On 29 June 2026, Adani Ports and Special Economic Zone (APSEZ) entered into a Share Purchase and Subscription Agreement with Mundi Limited, a subsidiary of Terminal Investment Limited (TiL), MSC Group's container terminal operating and investing arm. Under the agreement, TiL will invest for a 49% interest in Adani Vizhinjam Port Private Limited (AVPPL), the concessionaire for the Vizhinjam transshipment port. The transaction remains subject to customary approvals, including regulatory ones, per the filing.

AVPPL is currently a 100% subsidiary of APSEZ. Post-completion, APSEZ says it will retain 51% of the equity, hold a majority of board seats, and continue to consolidate AVPPL as a subsidiary. The buyer does not belong to the promoter or promoter group, and the company states the transaction does not fall under related party transactions.

How the consideration is structured

The filing sets AVPPL's total deal value at USD 2.85bn, with TiL's 49% share at USD 1.397bn, payable in two tranches. The first tranche is consideration for the stake itself; the second is tied to TiL's participation in the port's expansion, expected to complete by December 2028. Vizhinjam's Phase 2 expansion is set to raise capacity by roughly 3.5x, from 1.6 million TEUs to 5.7 million TEUs, according to the accompanying press release.

APSEZ frames the arrangement as the third major collaboration with MSC, following joint ventures at Mundra (Container Terminal No. 3) and Ennore. The company describes it as the single largest foreign private investment in Indian port infrastructure.

Why it matters to a holder

For APSEZ, the deal converts a wholly owned asset into a majority-held joint venture while bringing in a global shipping line as a partner.
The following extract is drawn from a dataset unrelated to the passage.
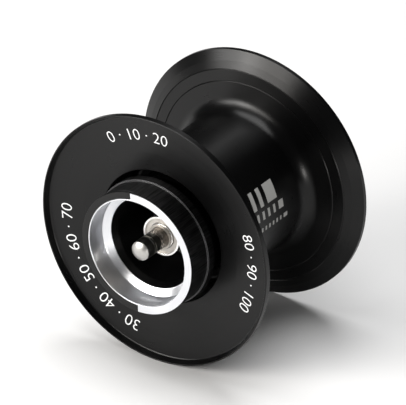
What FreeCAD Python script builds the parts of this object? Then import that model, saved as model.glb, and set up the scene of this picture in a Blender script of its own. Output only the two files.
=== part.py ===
import FreeCAD, Part
import math
import os
import Sketcher

# Low-profile casting reel spool, in mm.  The spin axis is Y; -Y is the brake side, +Y the
# handle side.  The origin is the middle of the brake-side bearing.

doc = FreeCAD.newDocument("reel_spool")
sheet = doc.addObject("Spreadsheet::Sheet", "Dims")

DIMS = {
    # spool body: flanges and drum
    "rim_r": 19.0, "bevel_r": 17.55, "line_one_r": 16.4, "line_two_r": 14.7, "drum_r": 10.6,
    "drum_fillet": 2.2, "rim_fillet": 0.12, "lip_fillet": 0.3,
    "near_edge": -3.25, "near_rim_back": -2.35, "near_bevel": -1.55, "near_line_one": -1.2,
    "near_line_two": -1.0, "near_root": -0.45,
    "far_edge": 21.95, "far_rim_back": 21.25, "far_bevel": 20.47, "far_line_one": 20.0,
    "far_line_two": 19.75, "far_root": 19.15,
    "lip_top_r": 18.78, "lip_foot_r": 18.42, "dish_outer_r": 15.8, "dish_inner_r": 13.0,
    "near_lip_foot": -2.3, "near_dish_outer": -1.95, "near_dish_inner": -1.65,
    "far_lip_foot": 21.35, "far_dish_outer": 20.9, "far_dish_inner": 20.6,
    "near_mouth_r": 10.15, "near_mouth": -1.25, "near_bore_r": 10.0, "near_mouth_foot": -1.1,
    "far_mouth_r": 10.05, "far_mouth": 20.2, "far_bore_r": 9.9, "far_mouth_foot": 20.05,
    "mark_half_width": 0.09, "mark_depth": 0.07,
    # spool body: web, hub and spigot
    "web_near": 5.75, "web_far": 6.95, "hub_r": 2.6, "hub_far": 17.95, "hub_nose_r": 2.4,
    "hub_near": 1.95, "hub_bore_r": 1.76, "web_fillet": 0.8,
    "spigot_r": 6.94, "spigot_bore_r": 6.55, "spigot_front": -3.4, "spigot_mouth_r": 6.88,
    "spigot_taper_foot": -2.25, "spigot_root_r": 7.7, "spigot_shoulder": 0.75,
    # brake rotor and the dark half ring let into its face
    "rotor_front": -7.05, "rotor_r": 9.25, "cup_r": 8.05, "ledge_start": -4.05,
    "ledge_foot_r": 7.02, "ledge_foot": -3.45, "rotor_bore_r": 6.95, "cup_fillet": 0.25,
    "rotor_step": -3.25, "rotor_flange_r": 9.5, "rotor_flange_back": -1.85,
    "rotor_tail_r": 8.0, "rotor_chamfer": 0.08,
    "rebate_r": 8.24, "rebate_floor": -6.45, "rebate_reach": 9.6, "rebate_angle": 174.5,
    "half_ring_r": 8.3, "half_ring_angle": 172.0, "half_ring_turn": 176.2,
    "half_ring_edge": 0.05,
    # shaft
    "tip_apex": -6.75, "tip_centre": -4.596, "tip_r": 1.38, "tip_edge": -6.25,
    "barrel_r": 1.43, "barrel_front": -6.15, "seat_r": 1.5, "barrel_back": -4.8,
    "lip_back": -4.56, "neck_r": 1.38, "neck_back": -4.25, "relief_r": 1.46,
    "relief_back": -3.14, "relief_line_r": 1.41, "relief_line_back": -3.04,
    "hub_seat_r": 1.75, "seat_far_end": 26.5, "tail_r": 1.25, "tail_start": 26.75,
    "tail_edge": 37.35, "tail_edge_r": 1.1, "tail_centre": 36.6471, "tail_apex": 37.95,
    # cross pin that the pinion drives
    "pin_r": 0.5, "pin_hole_r": 0.51, "pin_half_length": 2.4, "pin_y": 24.75,
    "pin_chamfer": 0.12, "pin_hole_reach": 4.0,
    # ball bearings, 3 x 6 x 2.5
    "bearing_r": 3.0, "bearing_half": 1.25, "bearing_chamfer": 0.08, "outer_land_r": 2.58,
    "inner_land_r": 1.92, "bearing_bore_r": 1.51, "pitch_r": 2.25, "ball_r": 0.4,
    "groove_r": 0.43, "recess_r": 2.7, "recess_floor": 0.88, "shield_r": 2.69,
    "shield_bore_r": 1.98, "shield_face": 1.0, "clip_r": 2.69, "clip_inner_r": 2.5,
    "clip_face": 1.12, "clip_angle": 325.0, "cage_inner_r": 2.12, "cage_outer_r": 2.38,
    "cage_half": 0.62, "pocket_r": 0.43, "pocket_reach": 3.2, "handle_bearing_y": 19.9,
    # spacers and retaining collars on the shaft
    "spacer_r": 1.9, "spacer_bore_r": 1.51, "brake_spacer_y": 1.25, "handle_spacer_y": 17.95,
    "spacer_length": 0.7, "retainer_r": 1.85, "retainer_length": 0.35,
    "brake_retainer_y": -1.6, "handle_retainer_y": 21.15, "retainer_fillet": 0.08,
}
BALLS = 7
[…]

Because APSEZ retains 51% and board control, AVPPL continues to be consolidated as a subsidiary. The company points to expected benefits including enhanced volume visibility, accelerated ramp-up at Vizhinjam, a higher share of Bangladesh cargo, and greater relay volumes — all stated as management expectations, not results. Completion depends on regulatory and customary approvals still pending.

Current Vizhinjam capacity
1.6 million TEUs → 5.7 million TEUsas of 2026-06-29 → FY29+256%
Total AVPPL deal value
USD 2.85bn
TiL's 49% investment
USD 1.397bn
Stake acquired by TiL
49%
Tranche 1 — consideration for 49% stake
USD 539mn
Tranche 2 — expansion participation
USD 858mn
AVPPL income (last financial year)
Rs. 843.19 crore
AVPPL net worth as on 31.03.26
Rs. 2813.98 crore
AVPPL share capital
Rs. 897.00 crore
Total expansion capex
USD 1.75bn

‡ Computed by us from the filing’s own figures — not a company-stated number.

The agreement changes AVPPL from a wholly owned unit to a 51:49 joint venture while APSEZ keeps control and consolidation; holders may note the inflow of consideration and the phased structure tied to a 2028 expansion, as well as that completion depends on approvals not yet obtained.